What you should do: Within the material below, transcribe exactly the lines from the one holding "for number, y" through the one holding "bpy.context.scene.collection.objects.link(empty)", keeping both ends and skipping the rest.

######

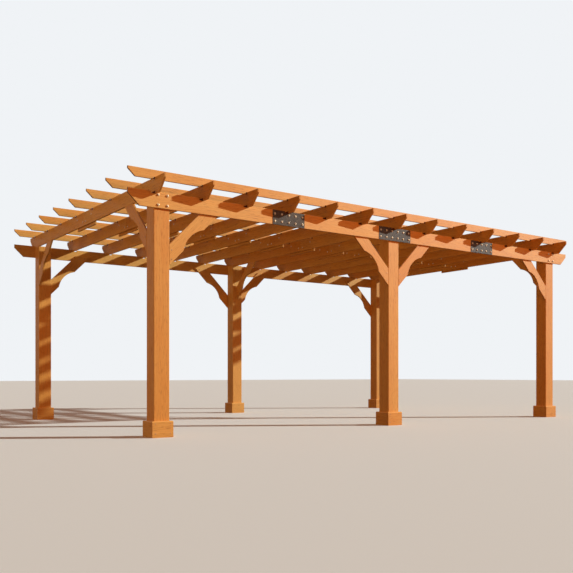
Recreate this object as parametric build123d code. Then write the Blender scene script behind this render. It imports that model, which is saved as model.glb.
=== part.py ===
from build123d import *
import os
from math import sqrt

# Free-standing timber pergola, in millimetres, +Z up.
# Origin on the ground in the middle of the six posts: X runs along the headers, Y from the front to the back.

# Posts: two rows of three
post_size = 148.0
post_height = 2093.0
post_pitch_x = 2728.0
post_pitch_y = 3202.0
posts_per_row = 3
post_edge = 6.0

# Skirts: four boards boxed around the foot of each post
skirt_board = 25.0
skirt_height = 142.0
skirt_joint_gap = 0.5
skirt_bevel = 8.0

# Headers: one line of boards on the outer face of each row of posts, notched from above for the rafters
header_depth = 140.0
header_thickness = 19.0
header_overhang = 246.0
header_notch_depth = 19.0
header_notch_gap = 38.0
header_nose = 40.0
header_tail_run = 106.0
header_joint_gap = 1.0

# A header is jointed under every third rafter
rafters_per_header_board = 3

# Steel splice plates over the header joints, with the header's own notch in the top edge
plate_thickness = 3.0
plate_margin = 1.0
plate_corner = 5.0
outer_plate_width = 375.0
middle_plate_width = 457.0

# Rafters: two boards end to end, held by a splice board that hangs a little lower than they do
rafter_count = 13
rafter_depth = 140.0
rafter_thickness = 19.0
rafter_overhang = 182.0
rafter_nose = 35.0
rafter_tail_run = 105.0
rafter_joint_gap = 1.0
rafter_splice_thickness = 19.0
rafter_splice_depth = 140.0
rafter_splice_drop = 26.0

# Purlins: laid across the rafters, notched from below
purlin_count = 8
purlin_depth = 80.0
purlin_thickness = 19.0
purlin_notch_depth = 19.0
purlin_notch_gap = 12.0
purlin_overhang = 246.0
purlin_nose = 20.0
purlin_tail_run = 66.0

# Knee braces: boards at 45 degrees with a hollow cut in the lower edge
brace_width = 127.0
brace_thickness = 19.0
brace_drop = 297.0
brace_lap = 70.0
hollow_chord = 281.0
hollow_rise = 44.0

# Every board has eased long edges, and a notch is close to its rafter on one side and open on the other
eased_edge = 2.0
notch_close_gap = 1.0

# Places worked out from the sizes above
post_xs = [(i - (posts_per_row - 1) / 2) * post_pitch_x for i in range(posts_per_row)]
post_y = post_pitch_y / 2
post_half = post_size / 2
end_x = post_xs[-1] + post_half
face_y = post_y + post_half

rafter_bottom = post_height
rafter_top = rafter_bottom + rafter_depth
rafter_half_length = face_y + header_thickness + rafter_overhang
rafter_pitch = (2 * end_x - rafter_thickness) / (rafter_count - 1)
rafter_xs = [-end_x + rafter_thickness / 2 + i * rafter_pitch for i in range(rafter_count)]

header_top = rafter_bottom + header_notch_depth
header_bottom = header_top - header_depth
header_half_length = end_x + header_overhang
header_centre_y = face_y + header_thickness / 2
header_joint_xs = rafter_xs[rafters_per_header_board:-1:rafters_per_header_board]

purlin_bottom = rafter_top - purlin_notch_depth
purlin_half_length = end_x + purlin_overhang
purlin_pitch = 2 * header_centre_y / (purlin_count - 1)
purlin_ys = [-header_centre_y + i * purlin_pitch for i in range(purlin_count)]

# A splice board ends below the outer faces of the two middle purlins
splice_half_length = purlin_ys[purlin_count // 2] + purlin_thickness / 2

row_names = {-1: "front", 1: "back"}
place_names = ["left", "middle", "right"]


def box_between(low, high):
    """A box from its lowest to its highest corner."""
    size = [b - a for a, b in zip(low, high)]
    return Location(low) * Box(*size, align=(Align.MIN, Align.MIN, Align.MIN))


def tailed_profile(half_length, depth, nose, run):
    """Side outline of a board whose two ends have a short nose and a slanted tail, bottom edge at height 0."""
    points = [
        (-half_length, depth),
        (-half_length, depth - nose),
        (-half_length + run, 0),
        (half_length - run, 0),
        (half_length, depth - nose),
        (half_length, depth),
    ]
    return make_face(Polyline(*points, close=True))


def eased_board(plane, profile, thickness):
    """A board cut from its side outline on a plane through its middle, with the edges of both faces eased."""
    board = extrude(plane * profile, thickness / 2, both=True)
    along = Axis(plane.origin, plane.z_dir)
    faces = board.faces().filter_by(along)
    return chamfer(faces.edges(), eased_edge)


def board_along_x(profile, thickness, y, z):
    """A board on edge along X, centred on y, with the bottom of its outline at z."""
    return Pos(0, y, z) * eased_board(Plane.XZ, profile, thickness)


def board_along_y(profile, thickness, x, z):
    """A board on edge along Y, centred on x, with the bottom of its outline at z."""
    return Pos(x, 0, z) * eased_board(Plane.YZ, profile, thickness)


def notch_row(y, reach, low, high, gaps):
    """The cuts that a cross board needs, one for each rafter, through all that lies within reach of y.

    The gaps are those to the left and to the right of a rafter.
    """
    cuts = []
    for x in rafter_xs:
        left = x - rafter_thickness / 2 - gaps[0]
        right = x + rafter_thickness / 2 + gaps[1]
        cuts.append(box_between((left, y - reach, low), (right, y + reach, high)))
    return cuts


def header_notches(side):
    """The cuts in a header and its plates, down to the underside of the rafters.

    The back header is the front one turned round, so its notches are open on the right.
    """
    gaps = (header_notch_gap, notch_close_gap)
    if side > 0:
        gaps = (notch_close_gap, header_notch_gap)
    reach = header_thickness / 2 + plate_thickness
    above = header_top + header_notch_depth
    return notch_row(side * header_centre_y, reach, rafter_bottom, above, gaps)


def post(x, y):
    """One square post with eased corners and flat ends."""
    outline = RectangleRounded(post_size, post_size, post_edge)
    return Pos(x, y, 0) * extrude(outline, post_height)


def skirt(x, y):
    """Four bevelled boards around the foot of a post, butted at the corners."""
    outer = post_half + skirt_board
    side = post_half - skirt_joint_gap
    profile = make_face(Polyline(
        (post_half, 0),
        (outer, 0),
        (outer, skirt_height - skirt_bevel),
        (outer - skirt_bevel, skirt_height),
        (post_half, skirt_height),
        close=True,
    ))
    boards = []
    for turn, reach in ((0, side), (180, side), (90, outer), (270, outer)):
        board = extrude(Plane.XZ * profile, reach, both=True)
        boards.append(Pos(x, y, 0) * Rot(0, 0, turn) * board)
    return boards


def header(side):
    """The four boards of one header, between its tails and its three joints."""
    y = side * header_centre_y
    profile = tailed_profile(header_half_length, header_depth, header_nose, header_tail_run)
    line = board_along_x(profile, header_thickness, y, header_bottom)
    line -= header_notches(side)
    for x in header_joint_xs:
        low = (x - header_joint_gap / 2, y - header_thickness, header_bottom)
        high = (x + header_joint_gap / 2, y + header_thickness, header_top)
        line -= box_between(low, high)
    return line.solids()


def header_plates(side):
    """Steel plates with rounded corners over the header's joints, the one at the middle post wider."""
    y = side * (face_y + header_thickness + plate_thickness / 2)
    z = header_bottom + header_depth / 2
    plates = []
    for x in header_joint_xs:
        width = middle_plate_width if abs(x) < post_half else outer_plate_width
        outline = RectangleRounded(width, header_depth - 2 * plate_margin, plate_corner)
        plate = Pos(x, y, z) * extrude(Plane.XZ * outline, plate_thickness / 2, both=True)
        plate -= header_notches(side)
        plates += plate.solids()
    return plates


def rafter(x):
    """Two boards end to end, each with one shaped tail."""
    profile = tailed_profile(rafter_half_length, rafter_depth, rafter_nose, rafter_tail_run)
    line = board_along_y(profile, rafter_thickness, x, rafter_bottom)
    low = (x - rafter_thickness, -rafter_joint_gap / 2, rafter_bottom)
    high = (x + rafter_thickness, rafter_joint_gap / 2, rafter_top)
    line -= box_between(low, high)
    return line.solids()


def rafter_splices():
    """One splice board on the right face of each rafter, which shows below the rafter."""
    profile = make_face(Polyline(
        (-splice_half_length, 0),
        (splice_half_length, 0),
        (splice_half_length, rafter_splice_depth),
        (-splice_half_length, rafter_splice_depth),
        close=True,
    ))
    beside = (rafter_thickness + rafter_splice_thickness) / 2
    bottom = rafter_bottom - rafter_splice_drop
    return [board_along_y(profile, rafter_splice_thickness, x + beside, bottom) for x in rafter_xs]


def purlin(y):
    """A long board across all the rafters, with a shaped tail at both ends."""
    profile = tailed_profile(purlin_half_length, purlin_depth, purlin_nose, purlin_tail_run)
    line = board_along_x(profile, purlin_thickness, y, purlin_bottom)
    below = purlin_bottom - purlin_notch_depth
    line -= notch_row(y, purlin_thickness, below, rafter_top, (purlin_notch_gap, notch_close_gap))
    return line.solids()


def brace_profile(lap):
    """Side outline of a knee brace that leans to the right, with its foot on the line x = 0.

    Heights count from the bottom of what the brace carries; lap is how far the top runs on above that.
    """
    outer = brace_drop + brace_width * sqrt(2)
    half_outer = outer / 2
    half_step = hollow_chord / 2 / sqrt(2)
    sink = hollow_rise / sqrt(2)
    start = (half_outer - half_step, -half_outer - half_step)
    middle = (half_outer - sink, -half_outer + sink)
    end = (half_outer + half_step, -half_outer + half_step)
    edges = [
        Line((0, -brace_drop), (0, -outer)),
        Line((0, -outer), start),
        ThreePointArc(start, middle, end),
        Line(end, (outer + lap, lap)),
        Line((outer + lap, lap), (brace_drop + lap, lap)),
        Line((brace_drop + lap, lap), (0, -brace_drop)),
    ]
    return make_face(edges)


def header_brace(x, side, lean):
    """A brace from the side of a post up behind its header; lean is -1 to the left and 1 to the right."""
    board = eased_board(Plane.XZ, brace_profile(brace_lap), brace_thickness)
    if lean < 0:
        board = mirror(board, about=Plane.YZ)
    y = side * (face_y - brace_thickness / 2)
    return Pos(x + lean * post_half, y, header_bottom) * board


def rafter_brace(x, side, rafter_x):
    """A brace from the inner face of a post up to the rafter above it."""
    board = eased_board(Plane.YZ, brace_profile(0), brace_thickness)
    if side > 0:
        board = mirror(board, about=Plane.XZ)
    return Pos(rafter_x, side * (post_y - post_half), rafter_bottom) * board


def braces(index, side):
    """All the knee braces of one post."""
    x = post_xs[index]
    nearest = min(rafter_xs, key=lambda rafter_x: abs(rafter_x - x))
    leans = {0: (1,), 1: (-1, 1), 2: (-1,)}[index]
    found = [header_brace(x, side, lean) for lean in leans]
    found.append(rafter_brace(x, side, nearest))
    return found


def write_node(name, solids):
    """One STEP file for one named piece."""
    shape = solids[0] if len(solids) == 1 else Compound(label=name, children=list(solids))
    shape.label = name
    export_step(shape, f"parts/{name}.step")


def main():
    os.makedirs("parts", exist_ok=True)
    for side, row in row_names.items():
        for index, place in enumerate(place_names):
            x = post_xs[index]
            y = side * post_y
            write_node(f"post_{row}_{place}", [post(x, y)])
            write_node(f"skirt_{row}_{place}", skirt(x, y))
            write_node(f"braces_{row}_{place}", braces(index, side))
        write_node(f"header_{row}", header(side))
        write_node(f"header_plates_{row}", header_plates(side))
    for number, x in enumerate(rafter_xs, start=1):
        write_node(f"rafter_{number:02d}", rafter(x))
    write_node("rafter_splices", rafter_splices())
    for number, y in enumerate(purlin_ys, start=1):
        write_node(f"purlin_{number}", purlin(y))


main()
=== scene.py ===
import math

import bpy
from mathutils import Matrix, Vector


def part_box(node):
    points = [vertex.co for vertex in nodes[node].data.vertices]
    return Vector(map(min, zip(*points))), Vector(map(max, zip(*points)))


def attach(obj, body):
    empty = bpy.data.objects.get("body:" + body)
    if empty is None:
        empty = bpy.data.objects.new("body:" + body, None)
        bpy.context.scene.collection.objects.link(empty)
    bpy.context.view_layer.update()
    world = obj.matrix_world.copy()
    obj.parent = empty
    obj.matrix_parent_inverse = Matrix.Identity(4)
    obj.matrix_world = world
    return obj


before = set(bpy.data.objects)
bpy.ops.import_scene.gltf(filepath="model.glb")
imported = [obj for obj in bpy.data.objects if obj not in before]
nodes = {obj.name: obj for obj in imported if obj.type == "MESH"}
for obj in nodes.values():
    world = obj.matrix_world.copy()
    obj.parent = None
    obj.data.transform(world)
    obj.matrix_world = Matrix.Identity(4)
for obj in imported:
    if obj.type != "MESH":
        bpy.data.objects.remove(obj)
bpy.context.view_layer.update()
scene = bpy.context.scene
scene.view_settings.view_transform = "Standard"
rowSides = {"front": -1, "back": 1}  # which way along Y the outer face of each row looks
places = ("left", "middle", "right")
print("pergola: frame loaded,", len(nodes), "pieces")


# what the pieces measure in the frame
def boxMiddle(node):
    low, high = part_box(node)
    return (low + high) / 2


rafterNames = [f"rafter_{number:02d}" for number in range(1, 14)]
purlinNames = [f"purlin_{number}" for number in range(1, 9)]
rafterXs = [boxMiddle(name).x for name in rafterNames]
rafterPitch = rafterXs[1] - rafterXs[0]
jointXs = rafterXs[3:-1:3]  # the headers' boards meet under every third rafter
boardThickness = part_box("rafter_01")[1].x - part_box("rafter_01")[0].x


# camera, fitted to the photo's edges
view = {
    "place": (-5.578, -7.563, 0.541),
    "turn": -35.3,  # degrees, 0 looks along +Y
    "focalPixels": 747.74,
    "framePixels": 573,
    "horizonDrop": 88.3,  # pixels from the frame's middle down to the horizon
    "sensorWidth": 36,
}


def addCamera():
    data = bpy.data.cameras.new("camera")
    data.sensor_width = view["sensorWidth"]
    data.lens = view["focalPixels"] / view["framePixels"] * data.sensor_width
    data.shift_y = view["horizonDrop"] / view["framePixels"]
    camera = bpy.data.objects.new("camera", data)
    camera.location = view["place"]
    camera.rotation_euler = (math.radians(90), 0, math.radians(view["turn"]))
    scene.collection.objects.link(camera)
    scene.camera = camera


# small helpers for node trees: an input is given by its name, or by its number as in i2
def addNode(tree, kind, settings=None, **inputs):
    node = tree.nodes.new(kind)
    for name, value in (settings or {}).items():
        setattr(node, name, value)
    for name, value in inputs.items():
        setInput(tree, node, name.replace("_", " "), value)
    return node


def setInput(tree, node, name, value):
    byNumber = name[0] == "i" and name[1:].isdigit()
    socket = node.inputs[int(name[1:])] if byNumber else node.inputs[name]
    if isinstance(value, bpy.types.NodeSocket):
        tree.links.new(value, socket)
    else:
        socket.default_value = value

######

Answer to the problem:
    for number, y in enumerate(purlin_ys, start=1):
        write_node(f"purlin_{number}", purlin(y))


main()
=== scene.py ===
import math

import bpy
from mathutils import Matrix, Vector


def part_box(node):
    points = [vertex.co for vertex in nodes[node].data.vertices]
    return Vector(map(min, zip(*points))), Vector(map(max, zip(*points)))


def attach(obj, body):
    empty = bpy.data.objects.get("body:" + body)
    if empty is None:
        empty = bpy.data.objects.new("body:" + body, None)
        bpy.context.scene.collection.objects.link(empty)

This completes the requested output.